Since what we are doing for every person in meeting their needs we are doing for Christ, we are growing in our relationship with Christ by performing these deeds of love. Those who receive our ministries are representatives, icons, of Jesus himself.  The traditional icons that we use in prayer and worship are representations of Jesus that, when contemplated over time, begin to reveal to us who Jesus is.  So it is quite a big statement to say that each person is an icon of Christ. Even more so if we emphasize that it is those whom society generally regards as the least who are most especially icons of Jesus Christ.

Perhaps then it is in the very things that cause them to be regarded as the least—their sickness, their poverty, their brokenness—that most reveal Jesus to us. We say, in the words of Isaiah, that Jesus on the cross took upon himself all our infirmities. It is a more difficult, but ultimately an unavoidable step, to see in the brokenness and wretchedness of others the image of the suffering Christ.
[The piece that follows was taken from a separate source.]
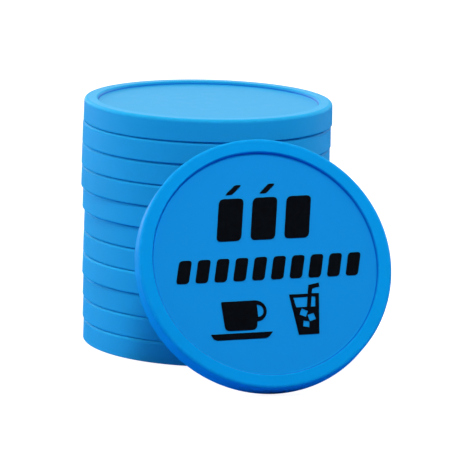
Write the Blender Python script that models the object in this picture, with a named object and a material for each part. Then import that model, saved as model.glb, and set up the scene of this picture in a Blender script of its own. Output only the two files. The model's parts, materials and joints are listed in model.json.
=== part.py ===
"""A stack of eleven plastic drink tokens, with a twelfth, printed token leaning on its front.

Every token is the same injection-moulded disc: a raised rim on both sides of a flat recessed web, with a side
wall that widens slightly towards the underside. The twelfth token carries a black print on its upper side: rows
of plain slanted marks, a cup on a saucer and a tumbler with a straw. Each patch of ink is its own thin film.

Metres, +Z up. The origin is on the table, under the middle of the whole set.
"""

import math

import bmesh
import bpy
from mathutils import Matrix, Vector
from mathutils.geometry import tessellate_polygon

MM = 0.001

# The token
TOKEN_RADIUS = 14.5 * MM
THICKNESS = 2.55 * MM
DRAFT = 0.05 * MM             # how much smaller the upper edge's radius is
UPPER_CHAMFER = 0.2 * MM
LOWER_CHAMFER = 0.1 * MM
RIM_INNER_RADIUS = 12.95 * MM
FIELD_RADIUS = 12.78 * MM
RECESS_DEPTH = 0.45 * MM
SEGMENTS = 48

# The stack
STACK_CENTRE = Vector((-3.14, 7.53, 0.0)) * MM
STACKING_GAP = 0.05 * MM
# How far each token lies out of line, x and y, from the bottom of the stack up
SHIFTS = (
    (0.30, -0.35), (0.20, -0.10), (0.15, 0.05), (0.05, 0.00), (0.10, 0.10), (0.15, 0.10),
    (-0.05, 0.05), (-0.25, 0.05), (-0.25, 0.05), (-0.20, -0.05), (-0.10, -0.10),
)

# The leaning token: it rests on the table on the edge of its underside, and on the stack behind it
LEAN = math.radians(27.5)     # back from upright
FACING = math.radians(13.1)   # how far its face is turned from -Y towards +X
FACE_CENTRE_X = 6.92 * MM     # from the stack's axis to the middle of its face
FACE_CENTRE_Y = -22.49 * MM

# The print, in millimetres on the token's face: x to the right, y up, from the middle of the face
PRINT_TURN = math.radians(1.7)
INK_GAP = 0.02 * MM
INK_THICKNESS = 0.05 * MM
CORNER_STEPS = 4
MARK_ROWS = {
    "big_mark": {
        "count": 3, "left": -5.35, "bottom": 2.75, "pitch": 3.9,
        "width": 2.85, "height": 4.9, "slant": math.radians(10.0), "corner_radius": 0.6,
    },
    "short_mark": {
        "count": 2, "left": -3.75, "bottom": 8.1, "pitch": 3.9,
        "width": 0.8, "height": 1.1, "slant": math.radians(48.0), "corner_radius": 0.25,
    },
    "small_mark": {
        "count": 10, "left": -10.45, "bottom": -1.9, "pitch": 2.16,
        "width": 1.45, "height": 2.65, "slant": math.radians(14.0), "corner_radius": 0.4,
    },
}


def clear_scene():
    for obj in list(bpy.data.objects):
        bpy.data.objects.remove(obj)


def principled(name, colour, roughness):
    material = bpy.data.materials.new(name)
    material.use_nodes = True
    shader = material.node_tree.nodes["Principled BSDF"]
    shader.inputs["Base Color"].default_value = (*colour, 1.0)
    shader.inputs["Roughness"].default_value = roughness
    shader.inputs["Metallic"].default_value = 0.0
    return material


def token_profile():
    """Half of the token's section, as (radius, height), from the underside's middle to the upper side's."""
    top = THICKNESS
    upper_radius = TOKEN_RADIUS - DRAFT
    return (
        (0.0, RECESS_DEPTH),
        (FIELD_RADIUS, RECESS_DEPTH),
        (RIM_INNER_RADIUS, 0.0),
        (TOKEN_RADIUS - LOWER_CHAMFER, 0.0),
        (TOKEN_RADIUS, LOWER_CHAMFER),
        (upper_radius, top - UPPER_CHAMFER),
        (upper_radius - UPPER_CHAMFER, top),
        (RIM_INNER_RADIUS, top),
        (FIELD_RADIUS, top - RECESS_DEPTH),
        (0.0, top - RECESS_DEPTH),
    )


def token_mesh():
    """The token's section turned once round its axis."""
    mesh = bpy.data.meshes.new("token")
    bm = bmesh.new()
    points = [bm.verts.new((radius, 0.0, height)) for radius, height in token_profile()]
    edges = [bm.edges.new(pair) for pair in zip(points, points[1:])]
    bmesh.ops.spin(
        bm,
        geom=points + edges,
        cent=(0.0, 0.0, 0.0),
        axis=(0.0, 0.0, 1.0),
        angle=2.0 * math.pi,
        steps=SEGMENTS,
        use_merge=True,
    )
    bmesh.ops.remove_doubles(bm, verts=bm.verts, dist=0.001 * MM)
    bmesh.ops.recalc_face_normals(bm, faces=bm.faces)
    bm.to_mesh(mesh)
    bm.free()
    mesh.shade_smooth()
    mesh.set_sharp_from_angle(angle=math.radians(25.0))
    return mesh


def add_object(name, mesh, material, parent):
    obj = bpy.data.objects.new(name, mesh)
    obj.data.materials.append(material)
    bpy.context.scene.collection.objects.link(obj)
    obj.parent = parent
    return obj


def add_empty(name, location, parent=None):
    empty = bpy.data.objects.new(name, None)
    bpy.context.scene.collection.objects.link(empty)
    empty.location = location
    empty.parent = parent
    return empty


def build_stack(plastic):
    stack = add_empty("stack_axis", STACK_CENTRE)
    for index, (shift_x, shift_y) in enumerate(SHIFTS):
        token = add_object(f"token_{index + 1:02d}", token_mesh(), plastic, stack)
        token.location = (shift_x * MM, shift_y * MM, index * (THICKNESS + STACKING_GAP))


def facing_matrix():
    """Turns the token's own axes to where it leans: x along the table, y up its face, z out of its face."""
    across = Vector((math.cos(FACING), math.sin(FACING), 0.0))
    outward = Vector((
        math.cos(LEAN) * math.sin(FACING),
        -math.cos(LEAN) * math.cos(FACING),
        math.sin(LEAN),
    ))
    up_the_face = outward.cross(across)
    return Matrix((across, up_the_face, outward)).transposed()


def build_leaning_token(plastic):
    """The token hangs from an empty on the line where its underside's edge meets the table."""
    turn = facing_matrix()
    foot = Vector((0.0, -TOKEN_RADIUS, LOWER_CHAMFER))
    foot_from_face_centre = turn @ (foot - Vector((0.0, 0.0, THICKNESS)))
    foot_place = STACK_CENTRE + Vector((FACE_CENTRE_X, FACE_CENTRE_Y, 0.0)) + foot_from_face_centre
    foot_place.z = 0.0
    pivot = add_empty("lean_pivot", foot_place)
    pivot.rotation_euler = turn.to_euler()
    token = add_object("leaning_token", token_mesh(), plastic, pivot)
    token.location = -foot
    return token


def rounded(corners):
    """The outline through corners, each given as (x, y, how far from it the rounding starts)."""
    outline = []
    for index, (x, y, radius) in enumerate(corners):
        corner = Vector((x, y))
        if radius == 0.0:
            outline.append(corner)
            continue
        before = Vector(corners[index - 1][:2])
        after = Vector(corners[(index + 1) % len(corners)][:2])
        start = corner + (before - corner).normalized() * radius
        end = corner + (after - corner).normalized() * radius
        for step in range(CORNER_STEPS + 1):
            t = step / CORNER_STEPS
            outline.append((1 - t) ** 2 * start + 2 * t * (1 - t) * corner + t ** 2 * end)
    return outline


def arc(centre, radius, start_degrees, end_degrees, steps):
    """Points along an arc, both of its ends included."""
    points = []
    for step in range(steps + 1):
        angle = math.radians(start_degrees + (end_degrees - start_degrees) * step / steps)
        points.append((centre[0] + radius * math.cos(angle), centre[1] + radius * math.sin(angle)))
    return points


def slanted_mark(left, bottom, width, height, slant, corner_radius):
    lean = height * math.tan(slant)
    return rounded((
        (left, bottom, corner_radius),
        (left + width, bottom, corner_radius),
        (left + width + lean, bottom + height, corner_radius),
        (left + lean, bottom + height, corner_radius),
    ))


def film_mesh(name, outline, holes=()):
    """A flat film of ink: outline, less its holes, given a thickness. Its lower side is at height 0."""
    loops = [[Vector((*point, 0.0)) for point in loop] for loop in (outline, *holes)]
    triangles = tessellate_polygon(loops)
    mesh = bpy.data.meshes.new(name)
    bm = bmesh.new()
    flat_points = [point * MM for loop in loops for point in loop]
    lower = [bm.verts.new(point) for point in flat_points]
    upper = [bm.verts.new(point + Vector((0.0, 0.0, INK_THICKNESS))) for point in flat_points]
    for triangle in triangles:
        bm.faces.new([lower[i] for i in triangle])
        bm.faces.new([upper[i] for i in reversed(triangle)])
    first = 0
    for loop in loops:
        for i in range(len(loop)):
            here = first + i
            following = first + (i + 1) % len(loop)
            bm.faces.new((lower[here], lower[following], upper[following], upper[here]))
        first += len(loop)
    bmesh.ops.recalc_face_normals(bm, faces=bm.faces)
    bm.to_mesh(mesh)
    bm.free()
    return mesh


def cup_loops():
    """A tapered cup with a ring handle on its right: its outline, and the opening in the handle."""
    left, right, top, bottom = -5.6, -1.7, -4.2, -7.55
    handle_radius = 1.2
    handle_middle = top - handle_radius
    body = ((left, top, 0.15), (left + 0.15, bottom, 0.6), (right - 0.1, bottom, 0.6))
    handle = tuple((x, y, 0.0) for x, y in arc((right, handle_middle), handle_radius, -90.0, 90.0, steps=12))
    opening = arc((right + 0.15, handle_middle), 0.7, -90.0, 90.0, steps=8)
    return rounded(body + handle), (opening,)


def saucer_loops():
    return rounded(((-7.15, -7.85, 0.1), (-6.8, -8.55, 0.45), (-0.65, -8.55, 0.45), (-0.05, -7.85, 0.1))), ()


def ice_cube(centre, half_side, turn_degrees):
    return arc(centre, half_side * math.sqrt(2.0), turn_degrees, turn_degrees + 270.0, steps=3)


def tumbler_loops():
    """A tapered tumbler with a bent straw: its outline, then the air above the drink and three ice cubes."""
    top, bottom, air_top, drink_level = -3.75, -8.4, -4.1, -5.25
    glass = ((2.25, top), (2.85, bottom), (5.2, bottom), (5.7, top))
    straw = ((4.85, top), (5.0, -3.15), (5.85, -3.0), (5.8, -2.55), (4.6, -2.75), (4.4, top))
    air_left_of_straw = ((2.7, air_top), (2.9, drink_level), (4.15, drink_level), (4.35, air_top))
    air_right_of_straw = ((4.8, air_top), (4.6, drink_level), (5.1, drink_level), (5.25, air_top))
    ice = (
        ice_cube((3.7, -5.9), 0.38, 20.0),
        ice_cube((4.55, -6.45), 0.38, 60.0),
        ice_cube((3.85, -7.2), 0.34, 35.0),
    )
    return glass + straw, (air_left_of_straw, air_right_of_straw, *ice)


def mark_row(row):
    """One outline for each of a row's slanted marks."""
    return [
        slanted_mark(
            row["left"] + index * row["pitch"],
            row["bottom"],
            row["width"],
            row["height"],
            row["slant"],
            row["corner_radius"],
        )
        for index in range(row["count"])
    ]


def build_print(ink, token):
    """Every film lies on the recessed upper face of the leaning token."""
    films = {
        "print_cup": cup_loops(),
        "print_saucer": saucer_loops(),
        "print_tumbler": tumbler_loops(),
    }
    for row_name, row in MARK_ROWS.items():
        for number, outline in enumerate(mark_row(row), start=1):
            films[f"print_{row_name}_{number:02d}"] = (outline, ())
    for name, (outline, holes) in films.items():
        film = add_object(name, film_mesh(name, outline, holes), ink, token)
        film.location = (0.0, 0.0, THICKNESS - RECESS_DEPTH + INK_GAP)
        film.rotation_euler = (0.0, 0.0, PRINT_TURN)


def build():
    clear_scene()
    plastic = principled("sky_blue_plastic", (0.02, 0.28, 0.78), 0.45)
    ink = principled("black_ink", (0.004, 0.004, 0.006), 0.5)
    build_stack(plastic)
    leaning_token = build_leaning_token(plastic)
    build_print(ink, leaning_token)


build()
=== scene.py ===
"""Looks for a stack of plastic drink tokens with one printed token leaning on it.

Each CAD token is replaced by a finely turned one with rounded edges, in the same place and of the same size.
The ink films keep their CAD shape and get an ink material. Metres, in the CAD model's frame.
"""

import json
import math

import bmesh
import bpy
from mathutils import Matrix, Vector


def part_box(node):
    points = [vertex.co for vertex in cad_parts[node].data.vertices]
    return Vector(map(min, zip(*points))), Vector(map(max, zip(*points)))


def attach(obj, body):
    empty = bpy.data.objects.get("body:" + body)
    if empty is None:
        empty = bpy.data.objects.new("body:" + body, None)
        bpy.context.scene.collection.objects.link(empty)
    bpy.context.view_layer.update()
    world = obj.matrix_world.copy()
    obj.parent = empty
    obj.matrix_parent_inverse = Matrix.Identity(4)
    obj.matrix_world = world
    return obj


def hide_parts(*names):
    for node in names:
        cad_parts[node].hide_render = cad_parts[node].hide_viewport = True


MM = 0.001

# The token's section. Its outer sizes come from the CAD model. Draft is how much narrower it is at the top.
DRAFT = 0.05 * MM
RIM_INNER_RADIUS = 12.95 * MM
FIELD_RADIUS = 12.78 * MM
RECESS_DEPTH = 0.45 * MM
UPPER_ROUNDING = 0.4 * MM
LOWER_ROUNDING = 0.1 * MM
RIM_ROUNDING = 0.12 * MM
FIELD_FILLET = 0.2 * MM
TOKEN_SEGMENTS = 288
ARC_STEPS = 6
FIELD_RINGS = 7
# How far the pale edge colour, partly worn and partly a painted highlight, runs on past the rounded edges, and
# how far inside its fillet the field's outermost ring is
WEAR_AND_HIGHLIGHT_WIDTH = 0.1 * MM
# The hinge line's height on the token's side: the top of the CAD token's lower bevel
HINGE_HEIGHT = 0.1 * MM
# How far a stack token reaches down into the gap that the CAD model leaves below it, so that the two touch
GAP_FILLED = 0.045 * MM
# From one token of the stack to the next: the turn about its axis, and the step in the wave of tints
TURN_STEP = math.radians(137.5)
TINT_STEP = 2.4
TINT_SPREAD = 0.02

# The camera, from the middle of the bottom token
CAMERA_SIDEWAYS = 1.9 * MM
CAMERA_DISTANCE = 434.7 * MM
CAMERA_HEIGHT = 101.0 * MM
CAMERA_PITCH = math.radians(11.36)
CAMERA_ROLL = math.radians(1.46)
SENSOR_WIDTH = 36.0
LENS = 302.7
CLIP_START = 0.01

# The studio
FLOOR_GAP = 0.03 * MM
SWEEP_RADIUS = 1.2
SWEEP_CURVE = 0.6
SWEEP_HEIGHT = 2.5
SWEEP_SEGMENTS = 96
SWEEP_ANGLES = [math.radians(7.5 * step) for step in range(13)]
SWEEP_GREY = (0.3, 0.3, 0.3)
SWEEP_GLOW = 0.93
REFLECTOR_RADIUS = 0.8
REFLECTOR_BLUE = (0.0, 0.28, 0.64)
LIGHT_TARGET = Vector((0.0, 0.0, 12.0 * MM))
# The backdrop's strength behind the tokens, and the Y component of a direction from which it holds
BACKDROP_STRENGTH = 0.77
BACKDROP_RAMP = 0.3
# Name, place, size and power in watts
SOFTBOXES = (
    ("left", (-0.5, -0.05, 0.15), (0.4, 0.4), 1.19),
    ("left_back", (-0.4, 0.35, 0.15), (0.7, 0.6), 2.6),
    ("right_back", (0.4, 0.35, 0.15), (0.35, 0.4), 0.56),
    ("upper_right", (0.35, -0.1, 0.4), (0.3, 0.3), 0.72),
    ("upper_front", (0.03, -0.23, 0.44), (0.12, 0.12), 1.75),
)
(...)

So the next time you find yourself haunted by an image of someone in need, whether here in our local community or somewhere else in the world, take that image with you in prayer. Spend some time asking Jesus to show you how he is in that person, how that person reveals more of who Jesus is. Genuine and worthwhile action for humanity and justice does not usually come from knee jerk reactions, but from a deepening understanding of where God is within the situation.  If you and I spend a bit more time contemplating the meaning of the icons of Christ in human need, and less time worrying about what’s on the final exam, we might begin to see how and where the reign of God comes in this world.  And then comes the surprise. When we pray “thy kingdom come,” God’s kingdom is coming to us.  Amen.